There comes a time in the life of every organism when it begins to decline. Its best days are behind it. Ominous signs of decay abound. The end can be envisioned — it’s no longer an abstract entity.
This concept applies equally well to corporations. Like organisms, companies also experience a lifecycle. An early period: sometimes tumultuous and violent with breathtaking growth, and other times a measured and gradual advancement. Maturity: coming into their own, their brand becomes associated with what they do — their principles and ideals The good ones win the love of their customers, and sometimes the world.
Finally, they reach senescence. The founders have either left or mentally checked out, or perhaps competition has become overwhelming. Or maybe the company’s first mission has become all but accomplished and it lacks a new direction. Not knowing what else to do, the organization marks its territory and tries to protect itself. This process takes many forms. However, once senescence has set in the company’s days are numbered.

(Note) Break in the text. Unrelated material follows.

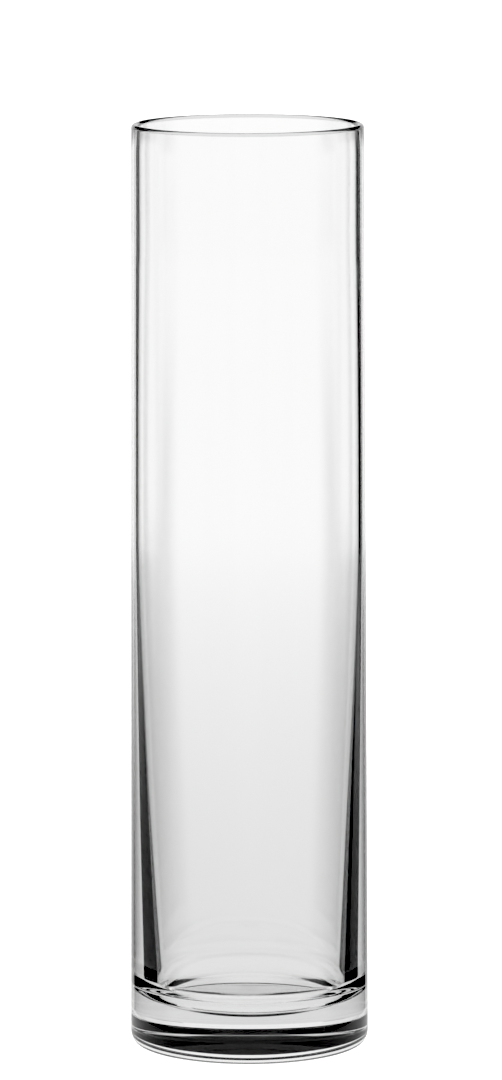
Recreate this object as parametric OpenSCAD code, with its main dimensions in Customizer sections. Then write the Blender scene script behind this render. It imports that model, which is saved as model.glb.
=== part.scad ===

Quality is no longer a priority. The old words are repeated but with little effect. Stuff about delighting customers, providing unparalleled value, not being evil, connecting people, etc. These become slogans of a former self. The organism no longer has the will, or the luxury, of acting on the principles that got it to where it is now.
Senescence is not bad. It’s not evil. It’s an inevitable stage in the lifecycle of an organism, and organizations are organisms. Some companies can even be reborn and find new life — the name is the same, perhaps, but much of the soul is replaced. Microsoft is a good example. It has come alive again in recent years. IBM also had a major second act, which is well into its final stages now.